Now, let's turn our attention to the doughnut and the accompanying table. The reader should be able to determine two key pieces of information from these, (1) The relative popularity of each party and (2) The change in popularity since last week. It would be ideal if the two could be combined so that the reader can also compare the scale of this change with the overall difference in popularity. In order to allow this, it is much better to display the information in a single chart:
With the above chart we can see at-a-glance the relative popularity of each party again displayed in party colours. I must admit it took me a little while to work out how to indicate which columns represented this week's figures and which were last week's. I tried using variations in the column intensity, but this is a hard concept to indicate via a key, I also added small labels, but this just complicates and clutters. Finally I realised that by adding a pattern I could maintain the party colour, yet clearly relate the columns for the previous week (This makes use of the Gestalt Principle of Similarity). Unfortunately Excel 2007, which I used to create these charts, does not support patterns, however I found this excellent add-in from Andy Pope, and I thoroughly recommend it.
I think the two charts I have presented are much clearer than those in the original graphics from the newspaper article. However, a direct comparison between the two would not be entirely fair. The graphics used in the media often have further constraints imposed on them, (1) They are often restricted in size, having to fit within a fixed page size layout, (2) They should be eye-catching and visually appealing, drawing a potential reader towards the article.

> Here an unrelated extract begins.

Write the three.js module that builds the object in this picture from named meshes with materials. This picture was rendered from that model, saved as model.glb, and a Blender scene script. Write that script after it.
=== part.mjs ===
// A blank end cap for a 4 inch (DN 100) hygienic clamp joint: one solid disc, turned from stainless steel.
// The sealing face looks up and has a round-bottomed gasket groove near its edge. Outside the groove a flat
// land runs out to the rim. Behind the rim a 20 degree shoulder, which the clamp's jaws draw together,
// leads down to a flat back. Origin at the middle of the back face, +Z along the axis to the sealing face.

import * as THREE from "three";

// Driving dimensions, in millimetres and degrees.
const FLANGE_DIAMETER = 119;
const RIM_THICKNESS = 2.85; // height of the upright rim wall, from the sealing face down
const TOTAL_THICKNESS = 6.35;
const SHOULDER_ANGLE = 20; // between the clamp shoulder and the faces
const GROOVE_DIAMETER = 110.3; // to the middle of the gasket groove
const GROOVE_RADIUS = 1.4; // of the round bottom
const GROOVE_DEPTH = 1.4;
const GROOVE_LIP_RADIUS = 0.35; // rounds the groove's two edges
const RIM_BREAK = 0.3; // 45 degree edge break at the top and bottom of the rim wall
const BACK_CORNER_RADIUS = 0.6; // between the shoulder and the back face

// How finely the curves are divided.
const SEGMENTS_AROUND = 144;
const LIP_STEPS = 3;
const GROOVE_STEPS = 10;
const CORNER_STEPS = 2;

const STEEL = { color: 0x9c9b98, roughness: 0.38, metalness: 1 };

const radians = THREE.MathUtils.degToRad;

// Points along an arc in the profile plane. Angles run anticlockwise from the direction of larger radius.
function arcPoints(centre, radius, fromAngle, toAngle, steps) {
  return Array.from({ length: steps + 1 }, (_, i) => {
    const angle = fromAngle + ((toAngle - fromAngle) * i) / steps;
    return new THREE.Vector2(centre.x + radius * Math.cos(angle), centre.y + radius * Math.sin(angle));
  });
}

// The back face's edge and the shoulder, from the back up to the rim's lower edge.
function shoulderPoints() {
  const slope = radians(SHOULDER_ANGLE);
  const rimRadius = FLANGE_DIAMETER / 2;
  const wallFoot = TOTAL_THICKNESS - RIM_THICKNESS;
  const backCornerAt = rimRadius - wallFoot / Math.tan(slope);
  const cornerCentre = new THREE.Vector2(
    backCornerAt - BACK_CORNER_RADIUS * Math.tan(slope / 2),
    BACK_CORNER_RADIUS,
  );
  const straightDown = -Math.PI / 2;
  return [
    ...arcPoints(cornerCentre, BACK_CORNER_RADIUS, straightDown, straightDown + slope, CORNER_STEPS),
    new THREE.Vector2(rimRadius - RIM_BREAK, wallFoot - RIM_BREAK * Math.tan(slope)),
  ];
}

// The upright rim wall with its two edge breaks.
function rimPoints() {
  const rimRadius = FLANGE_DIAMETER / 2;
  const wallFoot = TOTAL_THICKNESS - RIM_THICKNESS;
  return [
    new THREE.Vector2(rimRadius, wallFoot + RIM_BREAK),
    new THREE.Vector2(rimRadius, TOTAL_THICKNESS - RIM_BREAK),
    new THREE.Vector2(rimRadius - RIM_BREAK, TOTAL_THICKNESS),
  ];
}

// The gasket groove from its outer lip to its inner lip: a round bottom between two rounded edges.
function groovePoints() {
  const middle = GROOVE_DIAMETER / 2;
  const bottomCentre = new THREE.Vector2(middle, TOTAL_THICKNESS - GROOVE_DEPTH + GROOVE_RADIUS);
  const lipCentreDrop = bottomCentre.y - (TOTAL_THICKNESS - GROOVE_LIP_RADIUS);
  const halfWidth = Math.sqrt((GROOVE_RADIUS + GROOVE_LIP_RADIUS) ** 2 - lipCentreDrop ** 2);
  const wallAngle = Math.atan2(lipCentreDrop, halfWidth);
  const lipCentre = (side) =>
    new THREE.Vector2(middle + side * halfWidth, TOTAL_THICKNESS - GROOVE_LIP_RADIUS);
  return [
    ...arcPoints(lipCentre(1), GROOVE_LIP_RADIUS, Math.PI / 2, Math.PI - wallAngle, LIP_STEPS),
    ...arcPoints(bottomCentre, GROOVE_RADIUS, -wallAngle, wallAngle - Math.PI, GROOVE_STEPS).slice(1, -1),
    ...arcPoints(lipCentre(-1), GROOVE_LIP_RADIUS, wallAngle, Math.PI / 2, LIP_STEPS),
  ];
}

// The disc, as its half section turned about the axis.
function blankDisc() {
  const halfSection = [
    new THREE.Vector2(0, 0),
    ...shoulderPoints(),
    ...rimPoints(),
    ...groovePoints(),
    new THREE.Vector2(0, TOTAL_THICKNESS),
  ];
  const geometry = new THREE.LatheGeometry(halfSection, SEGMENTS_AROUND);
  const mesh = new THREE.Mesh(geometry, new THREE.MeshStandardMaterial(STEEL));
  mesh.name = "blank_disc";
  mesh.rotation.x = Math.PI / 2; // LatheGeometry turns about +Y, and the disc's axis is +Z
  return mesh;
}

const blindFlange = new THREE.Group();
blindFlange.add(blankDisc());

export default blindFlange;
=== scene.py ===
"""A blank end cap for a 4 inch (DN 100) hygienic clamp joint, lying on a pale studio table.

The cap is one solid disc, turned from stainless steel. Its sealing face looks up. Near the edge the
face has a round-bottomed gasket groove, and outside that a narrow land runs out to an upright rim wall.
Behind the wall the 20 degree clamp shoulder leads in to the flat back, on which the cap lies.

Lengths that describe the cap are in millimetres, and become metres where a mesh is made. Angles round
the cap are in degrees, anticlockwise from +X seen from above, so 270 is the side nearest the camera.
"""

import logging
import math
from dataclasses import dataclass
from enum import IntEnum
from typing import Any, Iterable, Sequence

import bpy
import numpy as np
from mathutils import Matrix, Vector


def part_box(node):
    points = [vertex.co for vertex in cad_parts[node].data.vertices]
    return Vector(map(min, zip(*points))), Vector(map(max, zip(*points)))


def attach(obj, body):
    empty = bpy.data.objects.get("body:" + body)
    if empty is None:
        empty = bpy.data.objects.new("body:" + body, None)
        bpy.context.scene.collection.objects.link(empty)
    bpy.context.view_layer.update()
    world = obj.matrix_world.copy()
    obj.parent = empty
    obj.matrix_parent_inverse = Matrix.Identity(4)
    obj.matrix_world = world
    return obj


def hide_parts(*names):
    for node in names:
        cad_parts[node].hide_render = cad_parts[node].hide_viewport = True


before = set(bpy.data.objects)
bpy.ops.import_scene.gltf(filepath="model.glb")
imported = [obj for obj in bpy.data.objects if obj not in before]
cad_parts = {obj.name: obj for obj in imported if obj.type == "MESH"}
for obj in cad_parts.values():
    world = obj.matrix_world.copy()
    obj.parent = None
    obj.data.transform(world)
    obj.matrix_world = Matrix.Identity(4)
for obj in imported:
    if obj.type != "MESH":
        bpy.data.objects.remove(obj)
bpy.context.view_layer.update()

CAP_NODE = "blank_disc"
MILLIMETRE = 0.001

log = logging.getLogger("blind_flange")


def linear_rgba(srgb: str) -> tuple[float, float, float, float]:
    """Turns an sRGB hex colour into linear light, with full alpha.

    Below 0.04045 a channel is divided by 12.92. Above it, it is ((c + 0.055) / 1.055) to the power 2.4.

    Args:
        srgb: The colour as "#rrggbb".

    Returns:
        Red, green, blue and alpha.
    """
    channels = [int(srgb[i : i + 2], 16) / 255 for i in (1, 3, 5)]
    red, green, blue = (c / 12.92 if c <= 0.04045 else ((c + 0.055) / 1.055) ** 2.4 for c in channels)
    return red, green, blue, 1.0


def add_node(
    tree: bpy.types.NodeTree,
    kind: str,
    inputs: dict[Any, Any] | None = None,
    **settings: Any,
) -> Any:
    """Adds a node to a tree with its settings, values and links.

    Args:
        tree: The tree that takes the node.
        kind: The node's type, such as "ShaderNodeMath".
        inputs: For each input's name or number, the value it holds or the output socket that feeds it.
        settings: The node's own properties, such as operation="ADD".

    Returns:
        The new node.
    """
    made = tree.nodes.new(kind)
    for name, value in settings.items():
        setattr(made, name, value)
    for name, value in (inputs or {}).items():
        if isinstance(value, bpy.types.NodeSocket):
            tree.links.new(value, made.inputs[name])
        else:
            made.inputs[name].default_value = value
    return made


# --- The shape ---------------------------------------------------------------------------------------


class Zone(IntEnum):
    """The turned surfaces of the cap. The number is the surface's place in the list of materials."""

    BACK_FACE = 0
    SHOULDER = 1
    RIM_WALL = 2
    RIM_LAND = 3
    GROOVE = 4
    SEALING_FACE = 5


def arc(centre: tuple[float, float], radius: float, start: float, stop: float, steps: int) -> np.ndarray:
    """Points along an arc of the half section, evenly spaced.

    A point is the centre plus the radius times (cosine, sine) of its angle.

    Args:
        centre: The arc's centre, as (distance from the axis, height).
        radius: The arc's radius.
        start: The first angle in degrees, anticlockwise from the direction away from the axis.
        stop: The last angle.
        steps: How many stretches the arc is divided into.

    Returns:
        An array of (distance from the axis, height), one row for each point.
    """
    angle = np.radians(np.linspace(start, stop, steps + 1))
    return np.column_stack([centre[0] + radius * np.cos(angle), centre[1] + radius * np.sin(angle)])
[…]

With this in mind, I have re-worked the graphs above into the same layout and size as the originals. I have even added drop-shadows for visual appeal ...
I think the above is a good compromise between providing an artistically pleasing graphic whilst still allowing the reader to understand the data (and from there spot trends etc...).
Regards, Colin E.
Update: Thanks to Graham Odds for a few extra ideas about tidying up the final charts.